State the number of lines with the string "True" in them, and nothing else.

* begin *

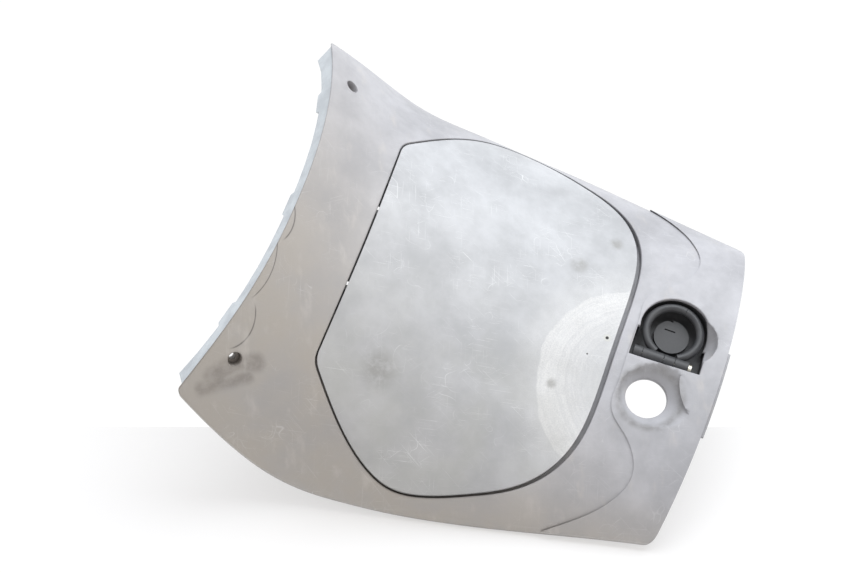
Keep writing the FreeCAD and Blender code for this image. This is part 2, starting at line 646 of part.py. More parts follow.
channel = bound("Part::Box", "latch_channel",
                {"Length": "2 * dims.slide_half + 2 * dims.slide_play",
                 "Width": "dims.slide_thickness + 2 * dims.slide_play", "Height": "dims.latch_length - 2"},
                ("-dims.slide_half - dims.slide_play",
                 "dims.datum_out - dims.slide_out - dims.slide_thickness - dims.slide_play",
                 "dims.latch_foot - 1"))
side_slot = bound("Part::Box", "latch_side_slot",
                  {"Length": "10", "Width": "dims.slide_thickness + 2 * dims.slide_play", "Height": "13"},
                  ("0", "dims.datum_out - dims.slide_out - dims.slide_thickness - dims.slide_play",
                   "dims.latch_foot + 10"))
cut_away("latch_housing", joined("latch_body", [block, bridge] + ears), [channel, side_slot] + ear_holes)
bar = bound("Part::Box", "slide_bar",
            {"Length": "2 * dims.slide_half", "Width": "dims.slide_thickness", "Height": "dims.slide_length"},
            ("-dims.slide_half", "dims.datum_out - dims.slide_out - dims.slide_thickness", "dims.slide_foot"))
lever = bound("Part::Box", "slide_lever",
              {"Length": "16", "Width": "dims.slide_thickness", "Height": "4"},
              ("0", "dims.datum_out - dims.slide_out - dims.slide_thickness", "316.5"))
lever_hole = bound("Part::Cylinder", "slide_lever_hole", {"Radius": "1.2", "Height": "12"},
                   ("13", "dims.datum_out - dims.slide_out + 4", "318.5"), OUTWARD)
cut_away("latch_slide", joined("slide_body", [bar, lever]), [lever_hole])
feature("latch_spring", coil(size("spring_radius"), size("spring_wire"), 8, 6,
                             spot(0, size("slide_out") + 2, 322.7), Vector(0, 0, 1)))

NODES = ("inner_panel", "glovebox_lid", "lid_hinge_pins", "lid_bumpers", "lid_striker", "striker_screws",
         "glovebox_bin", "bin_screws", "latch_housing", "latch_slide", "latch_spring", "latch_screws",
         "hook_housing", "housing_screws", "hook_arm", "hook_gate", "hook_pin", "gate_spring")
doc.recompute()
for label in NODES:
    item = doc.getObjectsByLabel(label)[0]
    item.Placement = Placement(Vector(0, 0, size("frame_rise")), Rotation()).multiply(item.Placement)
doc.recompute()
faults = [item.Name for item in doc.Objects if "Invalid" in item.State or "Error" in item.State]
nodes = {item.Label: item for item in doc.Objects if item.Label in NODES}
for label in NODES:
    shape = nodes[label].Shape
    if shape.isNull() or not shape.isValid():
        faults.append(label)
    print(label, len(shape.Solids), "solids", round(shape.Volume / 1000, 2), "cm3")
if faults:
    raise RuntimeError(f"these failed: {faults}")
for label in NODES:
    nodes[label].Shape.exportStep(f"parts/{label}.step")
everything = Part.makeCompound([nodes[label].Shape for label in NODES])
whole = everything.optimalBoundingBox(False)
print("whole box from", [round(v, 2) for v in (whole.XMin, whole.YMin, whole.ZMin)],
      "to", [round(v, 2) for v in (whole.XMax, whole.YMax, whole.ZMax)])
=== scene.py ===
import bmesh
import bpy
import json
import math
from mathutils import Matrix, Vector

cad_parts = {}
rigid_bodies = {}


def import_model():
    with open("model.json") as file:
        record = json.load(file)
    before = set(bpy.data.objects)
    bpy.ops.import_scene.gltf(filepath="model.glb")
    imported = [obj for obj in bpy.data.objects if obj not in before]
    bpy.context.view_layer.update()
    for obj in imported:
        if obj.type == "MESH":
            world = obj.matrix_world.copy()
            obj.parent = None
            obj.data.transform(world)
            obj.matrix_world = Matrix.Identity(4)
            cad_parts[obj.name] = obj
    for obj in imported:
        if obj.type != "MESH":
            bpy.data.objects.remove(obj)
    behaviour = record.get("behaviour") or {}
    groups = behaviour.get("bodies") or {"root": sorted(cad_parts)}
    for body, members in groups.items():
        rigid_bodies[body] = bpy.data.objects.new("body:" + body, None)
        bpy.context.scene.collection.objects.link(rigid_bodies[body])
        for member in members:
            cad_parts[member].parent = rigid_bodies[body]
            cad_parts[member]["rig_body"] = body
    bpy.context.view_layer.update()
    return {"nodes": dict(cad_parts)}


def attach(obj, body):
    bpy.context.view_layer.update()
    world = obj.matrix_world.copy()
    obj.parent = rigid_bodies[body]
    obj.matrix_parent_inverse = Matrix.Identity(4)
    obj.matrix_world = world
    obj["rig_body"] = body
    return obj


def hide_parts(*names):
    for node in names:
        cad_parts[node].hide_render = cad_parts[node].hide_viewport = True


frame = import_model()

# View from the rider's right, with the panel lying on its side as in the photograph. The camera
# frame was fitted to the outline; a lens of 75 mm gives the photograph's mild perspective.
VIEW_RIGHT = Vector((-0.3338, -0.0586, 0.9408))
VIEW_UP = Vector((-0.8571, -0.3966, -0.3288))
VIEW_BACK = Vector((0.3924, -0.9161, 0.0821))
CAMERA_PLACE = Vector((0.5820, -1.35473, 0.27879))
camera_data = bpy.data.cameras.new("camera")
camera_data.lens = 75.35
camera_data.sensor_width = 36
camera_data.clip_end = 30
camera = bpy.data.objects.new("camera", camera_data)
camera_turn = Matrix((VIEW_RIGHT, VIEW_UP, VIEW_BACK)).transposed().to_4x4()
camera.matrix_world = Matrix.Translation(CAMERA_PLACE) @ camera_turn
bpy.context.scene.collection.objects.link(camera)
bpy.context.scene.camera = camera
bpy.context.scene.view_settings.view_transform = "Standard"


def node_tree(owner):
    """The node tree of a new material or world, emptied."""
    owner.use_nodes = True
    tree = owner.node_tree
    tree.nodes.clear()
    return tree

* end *

* **Exercise answer**:
2